### WHAT THE TASK ASKS
Quote exactly the lines from the line containing "What bpy script" to the line containing "from mathutils import Vector", both lines included, please, and nothing more.

### WORKING DATA
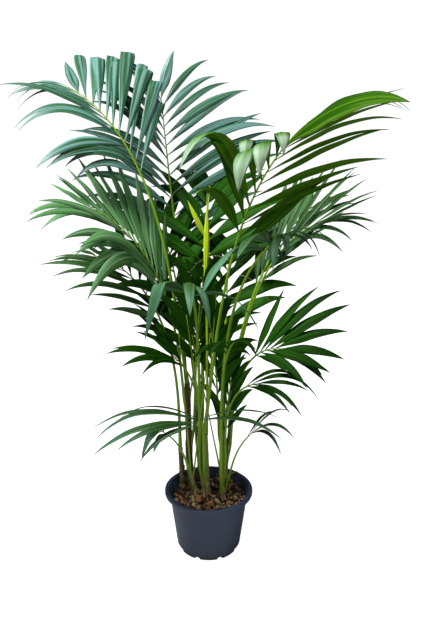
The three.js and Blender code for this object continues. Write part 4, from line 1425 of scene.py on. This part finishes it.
@dataclass
class Sprig:
    """A thin shoot on a stem, or a dry thread on a midrib, and the way it sets out."""

    limb: str
    place: float  # height on a stem, or share of a midrib's length
    heading: float
    slant: float  # degrees from upright
    length: float
    radius: float
    sag: float


SHOOTS = (
    Sprig("front_right", 0.200, -25, 40, 0.066, 1.8 * MM, 0.3),
    Sprig("far_left", 0.185, 215, 25, 0.040, 1.3 * MM, 0.2),
    Sprig("front_left", 0.205, 190, 4, 0.440, 2.6 * MM, 0.02),
    Sprig("centre", 0.300, 215, 8, 0.400, 2.6 * MM, 0.02),
    Sprig("centre", 0.310, 350, 4, 0.430, 2.8 * MM, 0.02),
    Sprig("front_right", 0.215, 165, 11, 0.420, 2.6 * MM, 0.02),
    Sprig("back_left", 0.380, 320, 9, 0.360, 2.6 * MM, 0.02),
    Sprig("front_left", 0.190, 330, 7, 0.460, 2.6 * MM, 0.02),
)
THREADS = (
    Sprig("right_front", 0.43, -15, 60, 0.150, 0.6 * MM, 2.4),
    Sprig("right_front", 0.47, 178, 50, 0.120, 0.6 * MM, 1.8),
    Sprig("inner_left", 0.97, 170, 40, 0.110, 0.6 * MM, 2.0),
    Sprig("inner_mid", 0.90, -40, 50, 0.100, 0.6 * MM, 2.2),
)
SPRIG_SIDES = 8
SPRIG_STEPS = 14


class KENTIA_OT_sprigs(bpy.types.Operator):
    """Adds the small shoots at the foot and the dry threads that opened leaflets leave"""

    bl_idname = "kentia.sprigs"
    bl_label = "Shoots and Threads"

    def execute(self, context):
        settings = context.scene.kentia_fronds
        for name, sprigs, colour in (
                ("shoots", SHOOTS, settings.stalk_colour),
                ("dry_threads", THREADS, settings.thread_colour)):
            bm = bmesh.new()
            for sprig in sprigs:
                grow_sprig(bm, sprig)
            skin = skin_of(f"skin_{name}", stalk_skin, colour)
            finish_piece(name, bm, [skin])
        return {"FINISHED"}


def grow_sprig(bm, sprig):
    """A tube that sets out from the middle of its limb, thins and bends down."""
    if sprig.limb in STEMS:
        foot = stem_at(STEMS[sprig.limb], sprig.place)[0]
    else:
        foot = Midrib(FRONDS[sprig.limb]).at(sprig.place)[0]
    heading = radians(sprig.heading)
    first = slanting_way(heading, radians(sprig.slant))
    left = left_of(heading)

    def aim(v):
        return (first + DOWN * sprig.sag * v).normalized()

    points = [foot]
    for k in range(SPRIG_STEPS):
        points.append(points[-1] + aim((k + 0.5) / SPRIG_STEPS) * sprig.length / SPRIG_STEPS)

    def place(u, v):
        angle = u * tau
        way = left * cos(angle) + aim(v).cross(left) * sin(angle)
        return points[round(v * SPRIG_STEPS)] + way * sprig.radius * (1 - 0.7 * v)

    bend_tube(bm, SPRIG_SIDES, SPRIG_STEPS, place)


# ------------------------------------------------------------------ stage, lights and camera

def floor_skin(sheet, settings):
    """A pale floor that shows the camera, and it alone, a light of its own."""
    floor = sheet.surface(settings.floor_colour, 0.9)
    floor.inputs["Emission Color"].default_value = (1, 1, 1, 1)
    seen = sheet.node("ShaderNodeLightPath").outputs["Is Camera Ray"]
    sheet.put(floor.inputs["Emission Strength"], sheet.times(seen, settings.floor_glow))


EYE = Vector((0.005, -2.300, 1.590))
EYE_DOWN = 21.4  # degrees below the level
LENS = 55.17  # millimetres, on a 36 mm sensor
SIGHT = 200  # how far the camera sees
AIR = (0.97, 0.99, 1.0, 1)

# Each lamp's name, its place, what it points at, its width and its colour.
LIGHTS = (
    ("top", (-1.1, -0.5, 3.2), (0, 0, 0.9), 1.2, (0.93, 0.98, 1.0)),
    ("front", (1.6, -2.6, 2.1), (0, 0, 0.7), 1.1, (1.0, 0.98, 0.95)),
)


class KENTIA_OT_stage(bpy.types.Operator):
    """Lays the floor, hangs the soft lights and sets the camera"""

    bl_idname = "kentia.stage"
    bl_label = "Stage"

    def execute(self, context):
        scene = context.scene
        settings = scene.kentia_stage
        bm = bmesh.new()
        bmesh.ops.create_circle(
            bm, cap_ends=True, segments=96, radius=settings.floor_radius)
        mesh = bpy.data.meshes.new("studio_floor")
        bm.to_mesh(mesh)
        bm.free()
        mesh.materials.append(skin_of("studio_floor", floor_skin, settings))
        ground = bpy.data.objects.new("studio_floor", mesh)
        scene.collection.objects.link(ground)
        light_world(scene, settings)
        for name, spot, aim, size, colour in LIGHTS:
            power = getattr(settings, f"{name}_power")
            hang_light(scene, f"{name}_light", spot, aim, size, power, colour)
        scene.view_settings.view_transform = "Standard"
        set_camera(scene)
        return {"FINISHED"}


def light_world(scene, settings):
    world = bpy.data.worlds.new("studio_air")
    world.use_nodes = True
    back = world.node_tree.nodes["Background"]
    back.inputs["Color"].default_value = AIR
    back.inputs["Strength"].default_value = settings.world_light
    scene.world = world


def hang_light(scene, name, spot, aim, size, power, colour):
    data = bpy.data.lights.new(name, "AREA")
    data.shape = "DISK"
    data.size = size
    data.energy = power
    data.color = colour
    lamp = bpy.data.objects.new(name, data)
    lamp.location = spot
    lamp.rotation_euler = (Vector(aim) - Vector(spot)).to_track_quat("-Z", "Y").to_euler()
    scene.collection.objects.link(lamp)


def set_camera(scene):
    data = bpy.data.cameras.new("camera")
    data.lens = LENS
    data.clip_end = SIGHT
    camera = bpy.data.objects.new("camera", data)
    camera.location = EYE
    camera.rotation_euler = (radians(90 - EYE_DOWN), 0, 0)
    scene.collection.objects.link(camera)
    scene.camera = camera


# ------------------------------------------------------------------ the add-on

class KENTIA_PT_panel(bpy.types.Panel):
    """Sidebar panel with the plant's settings and its steps"""

    bl_idname = "KENTIA_PT_panel"
    bl_label = "Potted Kentia Palm"
    bl_space_type = "VIEW_3D"
    bl_region_type = "UI"
    bl_category = "Kentia"

    def draw(self, context):
        layout = self.layout
        for name, (group, steps) in SECTIONS.items():
            box = layout.box()
            box.label(text=name)
            settings = getattr(context.scene, group)
            for key in settings.__annotations__:
                box.prop(settings, key)
            for step in steps:
                box.operator(step.bl_idname)


SETTINGS = {
    "kentia_pot": PotSettings,
    "kentia_compost": CompostSettings,
    "kentia_stems": StemSettings,
    "kentia_fronds": FrondSettings,
    "kentia_stage": StageSettings,
}

SECTIONS = {
    "Pot": ("kentia_pot", (KENTIA_OT_pot,)),
    "Compost": ("kentia_compost", (KENTIA_OT_compost,)),
    "Stems": ("kentia_stems", (KENTIA_OT_stems,)),
    "Fronds": ("kentia_fronds", (
        KENTIA_OT_stalks, KENTIA_OT_leaflets, KENTIA_OT_spear, KENTIA_OT_sprigs)),
    "Stage": ("kentia_stage", (KENTIA_OT_stage,)),
}

CLASSES = (
    *SETTINGS.values(), *(step for _, steps in SECTIONS.values() for step in steps),
    KENTIA_PT_panel)


def register():
    for item in CLASSES:
        bpy.utils.register_class(item)
    for name, group in SETTINGS.items():
        setattr(bpy.types.Scene, name, bpy.props.PointerProperty(type=group))


def unregister():
    for name in SETTINGS:
        delattr(bpy.types.Scene, name)
    for item in reversed(CLASSES):
        bpy.utils.unregister_class(item)


def main():
    register()
    bpy.ops.kentia.pot()
    bpy.ops.kentia.compost()
    bpy.ops.kentia.stems()
    bpy.ops.kentia.stalks()
    bpy.ops.kentia.leaflets()
    bpy.ops.kentia.spear()
    bpy.ops.kentia.sprigs()
    bpy.ops.kentia.stage()


if __name__ == "__main__":
    main()
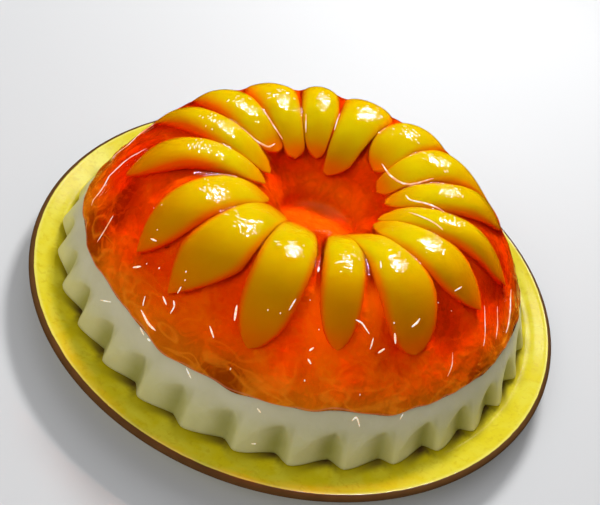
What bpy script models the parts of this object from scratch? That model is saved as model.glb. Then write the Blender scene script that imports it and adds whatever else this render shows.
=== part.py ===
"""A moulded fruit jelly turned out on its plate.

From the bottom up: a shallow glazed plate, a fluted layer of milk jelly, a domed ring of
orange jelly with a bowl-like well in its middle, and a crown of peach slices set in the
dome's top. Metres, +Z up; the origin is on the table, under the middle of the plate.
"""
import math

import bmesh
import bpy
from mathutils import Vector

# Driving dimensions, in metres
GAP = 0.0003
RIM_RADIUS = 0.130
RIM_HEIGHT = 0.017

# Plate
PLATE_SEGMENTS = 48
PLATE_THICKNESS = 0.0047
PLATE_FLOOR_HEIGHT = RIM_HEIGHT - 0.0037
PLATE_FLOOR_RADIUS = 0.1175
LIP_THICKNESS = 0.0032
FOOT_RADIUS = 0.0840
FOOT_WIDTH = 0.0046
FOOT_EDGE = 0.0008

# Milk layer
FLUTES = 34
FIRST_FLUTE_HEADING = math.radians(268.2)
MILK_BASE_RADIUS = 0.1162
MILK_BASE_HEIGHT = PLATE_FLOOR_HEIGHT + GAP
MILK_TOP_RADIUS = 0.1031
MILK_TOP_HEIGHT = RIM_HEIGHT + 0.0189
MILK_FOOT_TUCK = 0.0008
FLUTE_DEPTH = 0.0040
FLUTE_TOP_LEVEL = 0.72
# Places along one flute, with how deep each lies: a narrow rib, then a groove past the middle
FLUTE_SHAPE = ((-0.08, 0.0), (0.08, 0.0), (0.58, 1.0))
MILK_LEVELS = (0.0, 0.07, 0.3, 0.52, FLUTE_TOP_LEVEL, 1.0)

# Orange jelly: outer wall, crown and well
DOME_SEGMENTS = 64
JELLY_BASE_HEIGHT = MILK_TOP_HEIGHT + GAP
CROWN_RADIUS = 0.0625
CROWN_HEIGHT = RIM_HEIGHT + 0.0529
OUTER_FULLNESS = 0.98
WELL_RADIUS = 0.0180
WELL_FLOOR_HEIGHT = RIM_HEIGHT + 0.0240
WELL_DIP = 0.0016
WELL_FULLNESS = 0.60
WALL_STEPS = 7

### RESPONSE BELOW
What bpy script models the parts of this object from scratch? That model is saved as model.glb. Then write the Blender scene script that imports it and adds whatever else this render shows.
=== part.py ===
"""A moulded fruit jelly turned out on its plate.

From the bottom up: a shallow glazed plate, a fluted layer of milk jelly, a domed ring of
orange jelly with a bowl-like well in its middle, and a crown of peach slices set in the
dome's top. Metres, +Z up; the origin is on the table, under the middle of the plate.
"""
import math

import bmesh
import bpy
from mathutils import Vector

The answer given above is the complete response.